The undisputed kings of Chef Chen's Northern Dim Sum lineup are the Niu Rou Xian Bing (Beef Rolls). Flaky Chinese flatbread, similar to croissants in richness of consistency, is rolled around slices of five-spice beef, shredded scallions, cilantro, and hoisin sauce. The freshness of the herbs, the flavorful beef, and the tender bread fit together perfectly. It's almost enough to make me forget what I'm missing. Almost.


Chef Chen - You can never replace the loss of a favorite restaurant, but sometime what follows can be just as special in its own way.


Bill:

Cashew Nut Chicken - 7.99
Beef and Knife-shaved Noodle Soup - 5.99
Jing Dong-style Meat Cake - 5.99
Red Oil Wontons - 4.99
Steamed Soup Dumplings - 4.99
Beef Rolls - 6.99


Flavor: A
Ambience: A
Service: A
ROI: A

Overall: A


Chef Chen
5408-B Walnut Ave.
Irvine, CA 92612
1-949-786-8898

15 comments:

I like this place especially there deep fried morsel of spare ribs. It's so so so good. I'm not a big fan of the beef roll due to the fact that the cut of meat I got in my bite contained a crap load of connective tissues. I would of needed teeth like that dude in James Bond movie to gnawed thru it. But I do need to try that beef and hand cut noodle soup it sounds so YUMMY!

I seriously have to try this place. Every time I intend to go, I end up at Nice Time Deli. This happens every time.

But now that I know they have good XLB, I really have to commit.

wow, I've been craving dim sum for so long but didn't know where to get it (other than Sam Woo) in Irvine. Thanks! :D

Mnmm ,the cashew nut chicken sure looks delicious! Nice blog!

Everything looks wonderful. I'll have to make sure to stop by the next time I'm up in Irvine.
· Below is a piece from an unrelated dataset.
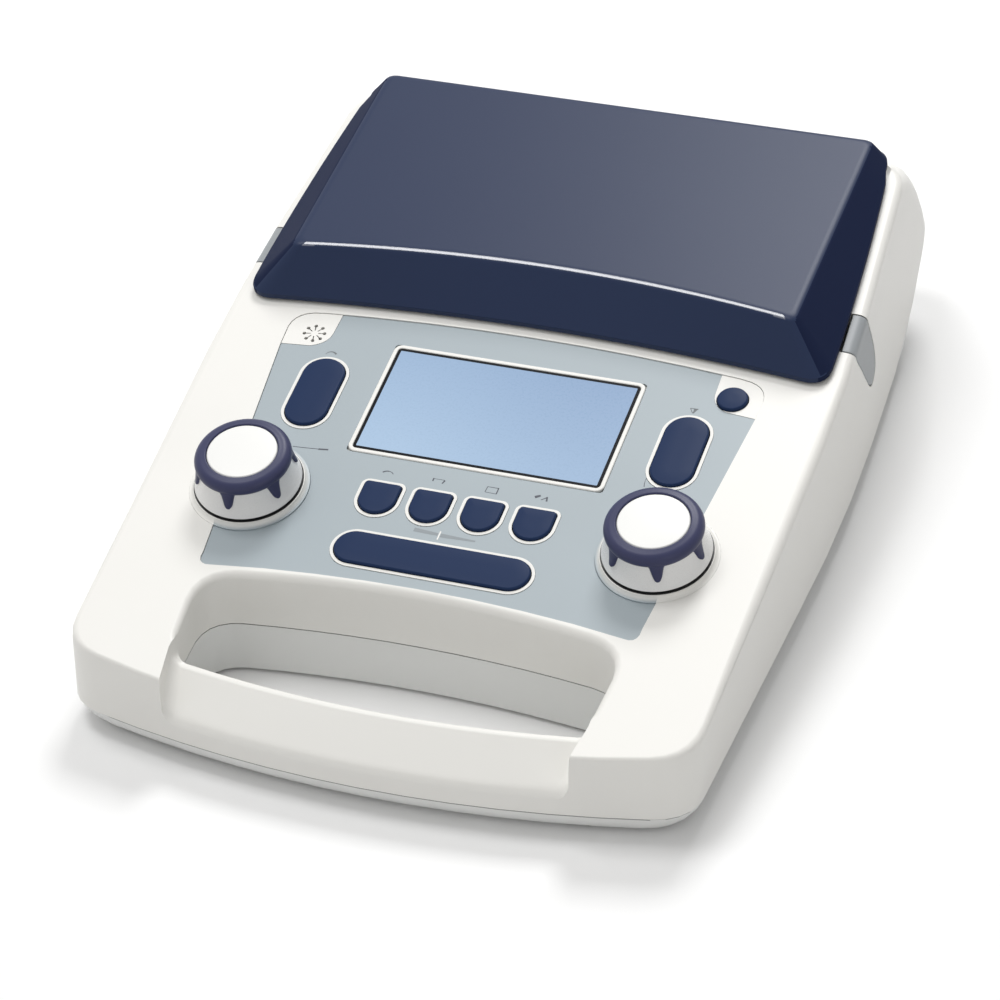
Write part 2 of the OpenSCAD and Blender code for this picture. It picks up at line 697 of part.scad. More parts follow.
module oval_key_left() color(navy) mirror([1, 0, 0]) key_cap("oval");
module oval_key_right() color(navy) key_cap("oval");
module function_key_1() color(navy) key_cap(0);
module function_key_2() color(navy) key_cap(1);
module function_key_3() color(navy) key_cap(2);
module function_key_4() color(navy) key_cap(3);
module bar_key() color(navy) key_cap("bar");
module power_key() color(navy) key_cap("power");

// ---- knobs ----

skirt_profile = [[knob_d / 2, 2.6], [knob_d / 2, 3.4], [knob_d / 2 - 1.1, 5.6],
    [knob_d / 2 - 2.3, 9.2], [knob_d / 2 - 3.1, 13.2]];
cap_r = 13.4;

module at_knob(side) on_deck() translate([side * knob_u, -knob_v, 0]) children();

module knob_collar()
    rotate_extrude($fn = 96) polygon(concat([[9, recess_w], [22.9, recess_w], [22.9, 0.15]],
        curve([22.7, 0.25], [21.4, 0.4], [21.1, 1.7], 5), [[20.8, 2], [9, 2]]));

module knob_skirt()
    rotate_extrude($fn = 96) polygon(concat(skirt_profile,
        [[cap_r, 13.2], [cap_r, knob_h - 3.2], [0, knob_h - 3.2], [0, 13.8], [shaft_d / 2, 13.8],
         [shaft_d / 2, 4.2], [6, 4.2], [6, 10.8], [15, 10.8], [knob_d / 2 - 1.8, 2.6]]));

// The grip ring with its claws, which taper down the skirt to round tips.
module knob_ring() {
    r = knob_d / 2;
    rotate_extrude($fn = 96) polygon(concat([[cap_r + 0.05, 13.2], [r - 2.6, 13.2]],
        curve([r - 2.1, 14], [r - 2, knob_h - 1.4], [cap_r + 2.2, knob_h - 0.2], 6),
        [[cap_r + 0.9, knob_h - 0.1], [cap_r + 0.05, knob_h - 0.6]]));
    for (i = [0 : claw_count - 1]) rotate(i * 360 / claw_count + 30) intersection() {
        rotate_extrude($fn = 96) polygon(concat([for (p = skirt_profile) p + [0.02, 0]],
            [[r - 3.08, 15], [r - 1.95, 15], [r - 1.8, 12.4], [r - 1.25, 9.2], [r - 0.35, 6],
             [r - 0.35, 2.6]]));
        rotate([90, 0, 90]) linear_extrude(30) union() {
            polygon(mirrored([[0, 8], [1.4, 8], [2.1, 10.2], [2.7, 12.4], [3.4, 13.4],
                [5, 15.5], [0, 15.5]]));
            translate([0, 8.2]) circle(1.4);
        }
    }
}

module knob_disc()
    rotate_extrude($fn = 96) polygon(concat([[0, knob_h - 3.2], [cap_r, knob_h - 3.2]],
        curve([cap_r, knob_h - 0.9], [8, knob_h + 0.1], [0, knob_h], 6)));

module encoder()
    difference() {
        union() {
            translate([-6.5, -6.5, board_w]) cube([13, 13, -deck_wall - board_w]);
            translate([0, 0, -deck_wall - skin]) cylinder(r = 4.5, h = deck_wall + 3.6);
        }
        translate([0, 0, -6.8]) cylinder(r = shaft_d / 2 + shaft_gap, h = 12);
    }

module knob_collar_left() color(white) at_knob(-1) knob_collar();
module knob_collar_right() color(white) at_knob(1) knob_collar();
module knob_skirt_left() color(silver) at_knob(-1) knob_skirt();
module knob_skirt_right() color(silver) at_knob(1) knob_skirt();
module knob_ring_left() color(navy) at_knob(-1) knob_ring();
module knob_ring_right() color(navy) at_knob(1) rotate(right_knob_turn) knob_ring();
module knob_disc_left() color(white) at_knob(-1) knob_disc();
module knob_disc_right() color(white) at_knob(1) knob_disc();
module encoder_left() color(steel) at_knob(-1) encoder();
module encoder_right() color(steel) at_knob(1) encoder();
module encoder_shaft_left() color(steel)
    at_knob(-1) translate([0, 0, -6.6]) cylinder(r = shaft_d / 2, h = 20.2);
module encoder_shaft_right() color(steel)
    at_knob(1) translate([0, 0, -6.6]) cylinder(r = shaft_d / 2, h = 20.2);

module encoder_nuts() color(steel)
    at_knobs() translate([0, 0, recess_w]) difference() {
        cylinder(r = 7, h = 2, $fn = 6);
        translate([0, 0, -1]) cylinder(r = 4.5, h = 4);
    }

// ---- headset compartment and lid ----

module tray_mouth(g)
    translate([0, (tray_front_v + tray_rear_v) / 2])
        rounded(2 * (tray_half + g), tray_rear_v - tray_front_v + 2 * g, 9 + g);

module headset_tray() color(light_grey)
    difference() {
        union() {
            slab(-1.2, 0) tray_mouth(3.2);
            slab(-tray_depth - tray_wall, 0) tray_mouth(tray_wall);
        }
        slab(-tray_depth, 5) tray_mouth(0);
    }

lid_slope = (lid_rear_w - lid_crease_w) / (lid_rear_v - 73.5);

module lid() color(navy)
    difference() {
        union() {
            difference() {
                on_deck() loft([
                    lid_ring(0.5, false, lid_gap, 0), lid_ring(0, false, lid_gap + 0.5, 0),
                    lid_ring(0, false, 3.1, 0), lid_ring(0.4, false, 3.5, 0),
                    lid_ring(-0.9, true, lid_crease_w - 1, lid_slope),
                    lid_ring(0, true, lid_crease_w - 0.25, lid_slope),
                    lid_ring(1, true, lid_crease_w, lid_slope)]);
                on_deck() loft([
                    lid_ring(lid_wall, false, lid_gap - 1, 0), lid_ring(lid_wall, false, 2.6, 0),
                    lid_ring(lid_wall - 0.8, true, lid_crease_w - lid_wall, lid_slope)]);
            }
            for (side = [0, 1], u = [[arm_u[0] - 6, arm_u[0] - 0.4], [arm_u[1] + 0.4, arm_u[1] + 6]])
                mirror([side, 0, 0]) across_deck(u[0], u[1]) union() {
                    translate([axis_v, axis_w]) circle(knuckle_r);
                    translate([axis_v - knuckle_r, axis_w]) square([2 * knuckle_r, 4.6]);
                }
        }
        for (side = [0, 1]) mirror([side, 0, 0])
            axis_rod(hinge_pin_d / 2 + pin_gap, arm_u[0] - 7, arm_u[1] + 7);
    }

module hinge_pins() color(steel)
    for (side = [0, 1]) mirror([side, 0, 0])
        axis_rod(hinge_pin_d / 2, arm_u[0] - 5.6, arm_u[1] + 5.6);

// ---- latches ----

module latch_pin_rod(r, from, to)
    on_deck() translate([latch_axis_x, to, latch_axis_w]) rotate([90, 0, 0])
        cylinder(r = r, h = to - from);

module latch()
    difference() {
        union() {
            difference() {
                intersection() {
                    across_deck(half_w - 11, half_w + 6) latch_side(0);
                    top_form();
                }
                on_deck() translate([latch_face - 60, 82, -62.6 - latch_t]) rotate([0, 0, 3.4])
                    translate([0, -60, 0]) cube([59, 120, 62.6]);
                slab(-4, 3) polygon([[half_w - 24, 50], [lid_half(50) + 0.5, 50],
                    [lid_half(70) + 0.5, 70], [lid_half(95) + 0.5, 95], [half_w - 24, 95]]);
                slab(-60, 3) translate([half_w - 24, 60]) square([16.9, 60]);
            }
            for (v = [[78.5, 82.5], [88, 92]]) on_deck()
                translate([latch_axis_x, v[1], latch_axis_w]) rotate([90, 0, 0])
                    linear_extrude(v[1] - v[0]) union() {
                        circle(2.7);
                        translate([0, -2.7]) square([3, 5.4]);
                    }
        }
        latch_pin_rod(latch_pin_d / 2 + pin_gap, 60, 110);
    }

module latch_right() color(latch_grey) latch();
module latch_left() color(latch_grey) mirror([1, 0, 0]) latch();

module latch_pins() color(steel)
    for (side = [0, 1]) mirror([side, 0, 0]) latch_pin_rod(latch_pin_d / 2, 71.5, 99);

// ---- connectors ----

module connector_panel() color(light_grey)
    difference() {
        translate([-bay_half + 0.2, bay_y, 9]) cube([2 * bay_half - 0.4, 1.8, bay_top - 9.2]);
        for (x = jack_xs) translate([x, bay_y - 1, jack_z]) rotate([-90, 0, 0])
            cylinder(r = 5.2, h = 5);
        translate([38, bay_y - 1, jack_z - 4]) cube([12.4, 5, 8.4]);
        translate([62, bay_y - 1, jack_z]) rotate([-90, 0, 0]) cylinder(r = 5.6, h = 5);
    }

module jack_sockets() color(black)
    for (x = jack_xs) translate([x, bay_y, jack_z]) rotate([90, 0, 0]) difference() {
        union() {
            cylinder(r = 6.8, h = 24);
            translate([0, 0, -4.6]) cylinder(r = 5.2, h = 5);
        }
        translate([0, 0, jack_bore_l - 4.6]) mirror([0, 0, 1]) cylinder(d = jack_bore_d, h = 40);
    }

module socket_nuts() color(steel)
    for (x = jack_xs) translate([x, bay_y + 1.8, jack_z]) rotate([-90, 0, 0]) difference() {
        cylinder(r = 8, h = 2, $fn = 6);
        translate([0, 0, -1]) cylinder(r = 5.2, h = 4);
    }

module power_inlet() color(black)
    translate([62, bay_y, jack_z]) rotate([90, 0, 0]) {
        difference() {
            union() {
                translate([-7, -7, 0]) cube([14, 14, 13]);
                translate([0, 0, -2.6]) cylinder(r = 5.6, h = 3);
            }
            translate([0, 0, -3]) cylinder(r = 2.8, h = 12);
        }
        translate([0, 0, -2]) cylinder(r = 1, h = 12);
    }

module usb_socket() color(steel)
    difference() {
        translate([38.1, bay_y - 12, jack_z - 3.9]) cube([12.2, 14, 8.2]);
        translate([39, bay_y - 8, jack_z - 3.1]) cube([10.4, 12, 6.6]);
    }

// ---- the assembly ----

top_shell();
bottom_shell();
control_panel();
corner_inlay_left();
corner_inlay_right();
display_frame();
display_window();
lcd_module();
key_board();
tact_switches();
main_board();
knob_collar_left();
knob_collar_right();
encoder_left();
encoder_right();
encoder_nuts();
microphone();
headset_tray();
hinge_pins();
latch_pins();
connector_panel();
jack_sockets();
socket_nuts();
power_inlet();
usb_socket();
rubber_feet();
housing_screws();
board_screws();
lid();
latch_left();
latch_right();
knob_skirt_left();
knob_skirt_right();
knob_ring_left();
knob_ring_right();
knob_disc_left();
knob_disc_right();
encoder_shaft_left();
encoder_shaft_right();
oval_key_left();
oval_key_right();
function_key_1();
function_key_2();
function_key_3();
function_key_4();
bar_key();
power_key();
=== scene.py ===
"""Studio scene of a portable audiometer: two-shell console, keys, knobs and lidded headset bay.

Lengths in the classes are millimetres in deck coordinates: u to the operator's right,
v up the sloped deck and w out of it, from the middle of the control panel. Meshes are
written in metres in the shared frame.
"""
from __future__ import annotations

import json
import logging
import math
from dataclasses import dataclass, field
from enum import Enum
from typing import Callable, Sequence

import bmesh
import bpy
from bpy.types import Material, Node, NodeSocket, NodeTree, Object, ShaderNodeTree
from mathutils import Matrix, Vector

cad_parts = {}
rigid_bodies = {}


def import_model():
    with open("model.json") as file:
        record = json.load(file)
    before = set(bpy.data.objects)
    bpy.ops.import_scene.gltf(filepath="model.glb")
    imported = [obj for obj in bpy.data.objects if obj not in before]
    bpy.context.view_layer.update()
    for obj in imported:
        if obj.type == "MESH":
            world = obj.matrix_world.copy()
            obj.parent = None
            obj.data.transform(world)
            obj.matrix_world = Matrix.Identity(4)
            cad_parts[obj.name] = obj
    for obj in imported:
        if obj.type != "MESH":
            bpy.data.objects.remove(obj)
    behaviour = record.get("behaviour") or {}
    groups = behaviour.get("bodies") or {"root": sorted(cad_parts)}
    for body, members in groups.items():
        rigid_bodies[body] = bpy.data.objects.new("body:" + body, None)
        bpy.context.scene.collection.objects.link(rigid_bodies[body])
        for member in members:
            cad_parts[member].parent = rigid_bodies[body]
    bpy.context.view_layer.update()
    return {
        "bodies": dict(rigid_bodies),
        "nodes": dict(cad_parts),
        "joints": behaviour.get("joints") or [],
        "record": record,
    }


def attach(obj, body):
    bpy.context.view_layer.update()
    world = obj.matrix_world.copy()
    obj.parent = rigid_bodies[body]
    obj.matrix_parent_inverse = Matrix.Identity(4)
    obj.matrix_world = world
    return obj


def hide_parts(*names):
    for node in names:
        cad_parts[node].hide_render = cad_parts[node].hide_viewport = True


LOG = logging.getLogger("audiometer")
MM = 0.001
Colour = tuple[float, float, float]
Point = tuple[float, float]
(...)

I never heard of Northern style dim sum but everything sure looked good. Makes me hungry for those Northern style pancakes with the spring onions. Hey, CP, do you know if there's a good Northern style Chinese restaurant in Northern California. ;-) I think Taiwan restaurant is just OK.

Wow! I wish this was here when I was still in CA. Most of my friends live in Irvine, so there's a good chance that I'll stop by here during one of my visits.

That onion meat cake looks delicious. How does their xiao long bao compare to other restaurants in the area?

Reminds me of the Taiwanese breakfast beef rolls :)

Far as I can tell there is no such thing as dim sum in New Orleans. I am green with envy. Those beef rolls look delish and remind me of the "Chinese hamburgers" I used to enjoy in Xi'an....nom nom nom. And onion pancake..sigh...

Those beef rolls look scrumptious, like a Chinese version of Beef Wellington.

That knife-shaved beef noodle soup is killing me, too.

oh yeah everything looks great... I'm cursed to be reading this before dinner - oh that beefy soup with the shaved noodles is calling out my name!

Bill,

Suckage on the connective tissue. It should normally be stewed until the gelatin has dissolved, leaving the meat soft and tender. However, the hand-cut beef noodle rules!

Elmo,

It's hard, with so many good Taiwanese restaurants in the area. I'm always trying to go to Nice Time Deli, and I always end up in Ay Chung. Go figure. =D

Yumdish,

You're welcome. But, this is Northern-style dim sum. For Cantonese dim sum in Irvine better than Sam Woo serves, go to Crystal Jade on Quail Hill Parkway or China Garden on the corner of Jeffrey and Walnut.

Pete,

Thanks!

Carol,

Please do. I'm also sure that Kirk at mmm-yoso!!! can give you plenty of recommendations on where to find these dishes in the San Diego area.

Chef Ben,

There are a couple that come to mind. Darda Seafood in Milpitas and Fatima Restaurant in Cupertino are both great. There's also the A&J in Cupertino. Of course, those are a good hour or more South of you.

Christine,

Stay safe over there in Ohio.

Shaved Ice Sundays,

Their XLB are probably the best in the area. They're the only ones I've had which come close to the ones Red Onion served before it closed.

Tigerfish,

That's exactly what they are. =)

Faine,

I've heard many a similar lament. Best of luck finding a decent Chinese watering hole in that area.

Michele,

It was all nummy in my tummy.

Foodhoe,

That's why I try not to read your food blog before bed. Unfulfilled food lust makes for odd dreams.

- CP

Hey CP, we went to CC for lunch today after checking your blog - good call.

I mentioned on one of your previous posts that we've been going to Thanh Mai for 7-8 years and were pleased to see it among your A rankings.

If you're into Mexican food, the best place we've found so far is Los Arcos in Santa Ana. It has all the requisite components: sauces seem to be made from scratch, waite staff can't speak English, non-white clientele, etc.

I guess it's located in an old Denny's and is "fancy" enough to be where families/dates go out to celebrate special occasions. It's right across the street from Mater Dei HS, so it's easy to find if you're in the mood.

Anon,

Thanks for the tip! I'll add it to my list of places to check out.